I could go on about others who were poor (e.g. Odemwingie, Theophile-Catharine, Caulker, Turner etc, etc.), but, to defend the players to some extent, shouldn’t it be expected that their level of performance would deteriorate given the complete and utter shambles of the last ten days (not to mention the three months or so since the row over their bonuses)? Back in August when the pundits were giving their opinions as to how the table would look at the end of the season, many of them had us to finish around where we are now, with the ones who didn’t tipping us for relegation. The inference is clear, we were one of the weakest squads in the league and, if this is true (I believe it is), then that squad did not need any off field distractions if they were to prove those predicting relegation wrong.
Instead of that, we have had most of our season so far played against a backdrop of blindingly obvious tensions between manager and owner – not to mention a controversial sacking from and an idiotic appointment in what is a very important position in most modern football clubs. As mentioned before, football has become the distraction, not the off field disputes and I have to say that, although not a major reason for yesterday’s embarrassment, I didn’t think City fans did themselves too many favours in that regard. Having been so impressive and effective with their off the cuff demonstration of support for our manager on Saturday, there was five days to think about what to do on Boxing Day and, to be honest, I’m still not clear what yesterday’s pre-match protest was supposed to be about – inside the ground, I can understand the desire many felt to reiterate their support for the manager and dislike of the owner, but I thought the balance between songs supporting the team and ones about the Mackay/Tan situation was wrong with too much of the latter and not enough of the former.
Truth be told though, what the supporters get up to is fairly incidental stuff compared to the black comedy we are being forced to endure. Since Sunday, we have heard from two of the three main characters in this comedy and what they had to say has made this City fan’s sense of despair and helplessness increase greatly. Chairman Mehmet Dalman’s statement on Sunday that Malky Mackay would remain in charge for “the foreseeable future” felt like good news for a minute, maybe two, but the more I thought about it, the more it seemed to be something that did not solve the problem, but only added to it – Mr Dalman also expressed the hope that, rather than protest, supporters would urge the two main combatants in the civil war, which will inevitably end in our relegation if it continues, to talk to each other.
Although Mr Dalman could perhaps be accused of sounding somewhat naive in that statement given the depths that the Tan/Mackay relationship appears to have sank to, it was mostly pretty reasonable stuff from our Chairman. However, a bit about I and the board being “handed the responsibility of going out and getting the manager we think is best to take the club forward.” would have left any manager determined to fight his corner and stay to finish the job at Cardiff under no illusions about the nature of his position.

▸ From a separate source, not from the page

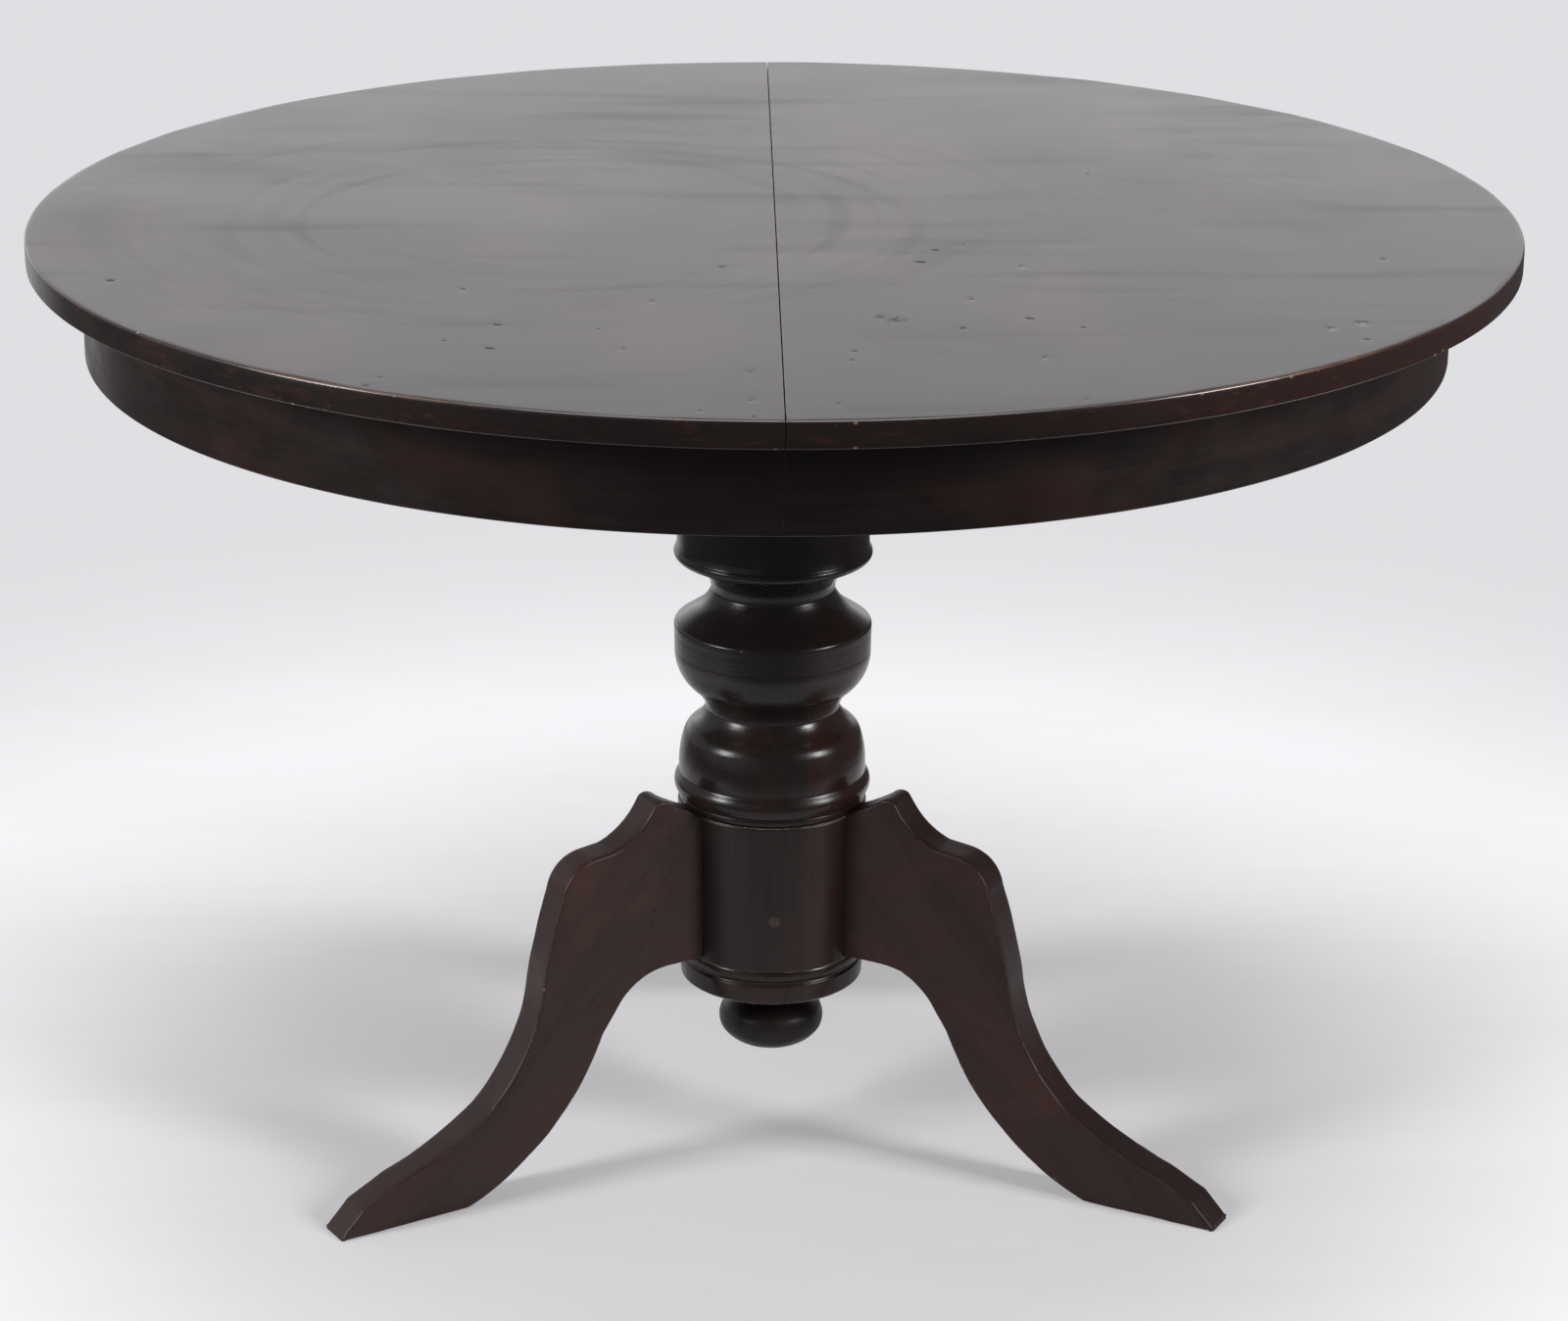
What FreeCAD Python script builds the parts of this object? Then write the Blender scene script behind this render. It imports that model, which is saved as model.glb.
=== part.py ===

I think I’ve made it pretty clear on here as to where my sympathies lie in the dispute between owner and manager, but, sadly, Malky Mackay’s public comments since he was given his “reprieve” on Sunday have not really struck the conciliatory note you would have expected from someone who sees Cardiff City as the club he wants to be with for the foreseeable future. For a start, saying that he was willing to attend meetings on Monday and Tuesday, but had been rebuffed by Vincent Tan is hardly likely to result in the spirit of reconciliation that Mr Dalman was eager to foster, while saying that supporters had the right to demonstrate at yesterday’s match if they wanted to is hardly putting himself onside with the man he sees as his ally in the Boardroom either.
I should say here that I’ve not seen or heard the full news conference he gave on Monday, so maybe I’m doing him a disservice here, but it seems to me that Malky has taken his eye off the ball in recent days – he has become another of the growing number for whom the football has become a distraction. It’s been said by some who are less sad about the prospect of a change of manager than others, that Malky is trying to engineer his own sacking and, if I’m being honest, some of his recent comments do sound like that.

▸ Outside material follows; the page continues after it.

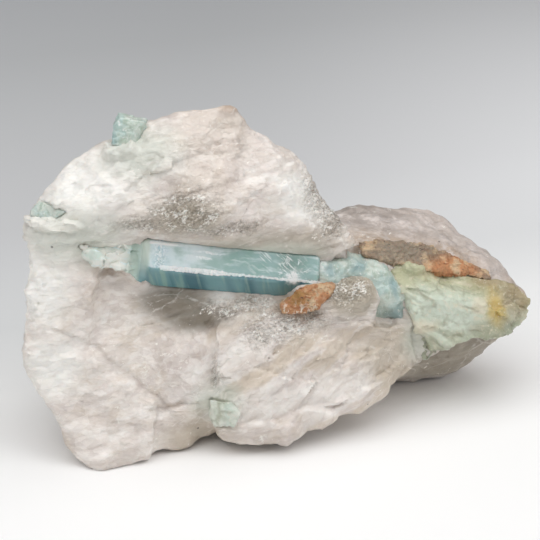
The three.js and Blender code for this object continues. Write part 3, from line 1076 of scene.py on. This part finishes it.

The third party in the black comedy I refered to earlier has kept a low profile and, if Saturday was a victory in a battle in the civil war for Mackay, then yesterday was a battle won by Tan simply by keeping quiet. In different, less turbulent, times that may go down as a lesson learned by Vincent Tan, but, if what is in the best interests of the club he owns and the team he has helped put together is what motivates him, then it’s gone past the stage where he can afford to play a waiting game and let his manager’s position become untenable because of poor results.
You would like to think that the two main protagonists can see there is a bigger picture here – Vincent Tan’s plans for Cardiff City (I still find it very hard to know what they are) will almost certainly come to nothing if they are relegated this season and home matches against an out of form Southampton and the side who have been bottom of the league for most of the season represented opportunities which, if taken, would have made such an outcome unlikely. Instead, one of them has been blown in a manner which makes taking the second one look very unlikely at the moment because Cardiff City has become a club where football is a distraction.
Now, the real causes of the huge off field problems which are leading to our season imploding are not known and there has to be a chance that they never will be, but I see the main reason as to why football has become a distraction at Cardiff City this Christmas as being the disastrous way Vincent Tan has handled the fall out from the Moody/bonus disputes. Nothing would please me more than Malky Mackay proving himself to be the good manager I believe him to be by him being given the chance to work in a relatively stress free environment and steering us to safety, but I honestly cannot see this happening. Given how bad things have become, the best option would have been to bite the bullet and sack Mackay last weekend because the current situation is doing no one any good – I’ve no great faith in the people at the top at the club being able to pick the right man to keep us up or that such a man would want to work at the circus currently in residence at Leckwith, but football clubs should be about football first and foremost and Cardiff City isn’t at the moment.